I mention that because sometimes people say, “Maybe I didn’t add enough water.” But the amount of water you start with makes no difference in the end.

Another thing that could skew the results is the vinegar. Most candy recipes are designed to use sucrose (table sugar). When you add an acid, say vinegar, you invert the sucrose into its two components, glucose and fructose. Once you invert the sucrose I don’t know if you will actually get the same results at any particular temperature. I’m here paging through recipes in cookbooks and I don’t see any that use vinegar.

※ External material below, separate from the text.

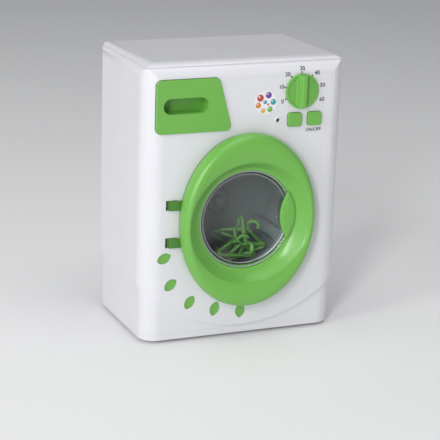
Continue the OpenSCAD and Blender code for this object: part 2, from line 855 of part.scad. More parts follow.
// Cross-sections of the door ring: [middle height, half width, half height, proud]
out_a = door_w / 2;
out_b = door_h / 2;
dish_a = out_a - 7.5;
dish_b = window_r + 9.3;
dish_z = -0.8;
lip_p = plate_front + 1.2;
ring_rows = [
    [0, out_a - 1.2, out_b - 1.2, plate_front],
    [0, out_a, out_b, plate_front + 2.4],
    [0, out_a - 0.1, out_b - 0.1, door_proud - 8],
    [0, out_a - 0.8, out_b - 0.9, door_proud - 4.8],
    [0, out_a - 2, out_b - 2.4, door_proud - 2.2],
    [0, out_a - 3.6, out_b - 5, door_proud - 0.6],
    [0, out_a - 5.2, out_b - 9, door_proud],
    [dish_z * 0.6, dish_a + 1.3, (out_b + dish_b) / 2 - 4, door_proud - 0.4],
    [dish_z, dish_a + 0.7, dish_b + 1.3, door_proud - 1.3],
    [dish_z, dish_a, dish_b, door_proud - 2.2],
    [dish_z * 0.6, dish_a - 5, dish_b - 3.9, door_proud - 6.8],
    [0, window_r + 3, window_r + 3, door_proud - 9.4],
    [0, window_r + 0.9, window_r + 0.9, door_proud - 10.2],
    [0, window_r + 0.2, window_r + 0.2, door_proud - 10.6],
    [0, window_r + 0.2, window_r + 0.2, lip_p],
    [0, window_r + 2.6, window_r + 2.6, lip_p],
    [dish_z * 0.6, dish_a - 3.4, dish_b - 2.3, door_proud - 8.4],
    [dish_z, dish_a + 1.4, dish_b + 2.1, door_proud - 3.8],
    [0, out_a - 5.4, out_b - 10, door_proud - skin],
    [0, out_a - 4.2, out_b - 5, door_proud - 4.4],
    [0, out_a - skin, out_b - skin, door_proud - 8.5],
    [0, out_a - skin - 1.2, out_b - skin - 1.2, plate_front]
];

// Closed loft round a list of oval sections
module oval_loft(rows, n) {
    count = len(rows);
    points = [for (r = rows, p = oval(r[1], r[2], n)) [p[0], y_front - r[3], door_z + r[0] + p[1]]];
    faces = [for (k = [0 : count - 1], i = [0 : n - 1])
        let (k2 = (k + 1) % count, j = (i + 1) % n)
        each [[k * n + i, k2 * n + i, k2 * n + j], [k * n + i, k2 * n + j, k * n + j]]];
    polyhedron(points = points, faces = faces, convexity = 6);
}

boss_angles = [40, 140, 220, 320];
function boss_at(a) = [(out_a - 7.6) * cos(a), door_z - 0.5 + (out_b - 11) * sin(a)];

module grip_outline(grow)
    translate([grip_x, door_z + 1.2]) rotate(90) lens(grip_len + 2 * grow, grip_w + 2 * grow);

module door_ring()
    color(green) difference() {
        union() {
            oval_loft(ring_rows, 60);
            for (a = boss_angles) bar(boss_at(a), 2.6, -door_proud + 1, -plate_front);
        }
        slab(-door_proud - 1, -grip_back) grip_outline(0.05);
        for (a = boss_angles) bar(boss_at(a), 1.03, -plate_front - 7, -plate_front + 1);
    }

module door_inner_ring()
    color(green) difference() {
        union() {
            slab(-plate_front, -door_gap) difference() {
                translate([0, door_z]) polygon(oval(out_a - plate_inset, out_b - plate_inset));
                translate([0, door_z]) circle(window_r - 1);
            }
            // Two hinge arms, each with its knuckle
            at_hinges() translate([0, 0, -knuckle_w / 2]) {
                translate([hinge_x, y_front + hinge_d, 0]) cylinder(r = knuckle_r, h = knuckle_w);
                translate([hinge_x - 2.4, y_front - plate_front, 0])
                    cube([5.3, hinge_d + plate_front, knuckle_w]);
                translate([hinge_x - 2.4, y_front - plate_front, 0])
                    cube([14, plate_t, knuckle_w]);
            }
            // Latch tongue
            translate([latch_x, y_front - plate_front, door_z - latch_w / 2])
                cube([latch_t, latch_reach + plate_front, latch_w]);
            translate([latch_x + latch_t - 0.4, y_front + latch_reach - 1.4,
                door_z - latch_w / 2])
                cylinder(r = 1.2, h = latch_w);
        }
        at_hinges() translate([hinge_x, y_front + hinge_d, -knuckle_w])
            cylinder(r = pin_r + run_fit, h = 2 * knuckle_w);
        for (a = boss_angles) {
            bar(boss_at(a), 1.2, -plate_front - 1, 0);
            bar(boss_at(a), 2.4, -door_gap - 1, 0);
        }
    }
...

Beekeepers add vinegar to fondant recipes under the mistaken idea that you need to invert the sucrose for the bees. This is not true. Most nectar is mainly sucrose, but the instant the bees ingest it, their saliva breaks it down into glucose and fructose. The same happens with table sugar. So while inverting the sugar won’t hurt the bees, they don’t require it, and there’s a chance the inverted sugars don’t work as well in these recipes. Of course, you will find people who say it works perfectly. Maybe so. Like I said, I don’t know for sure, but I think it’s a potential problem.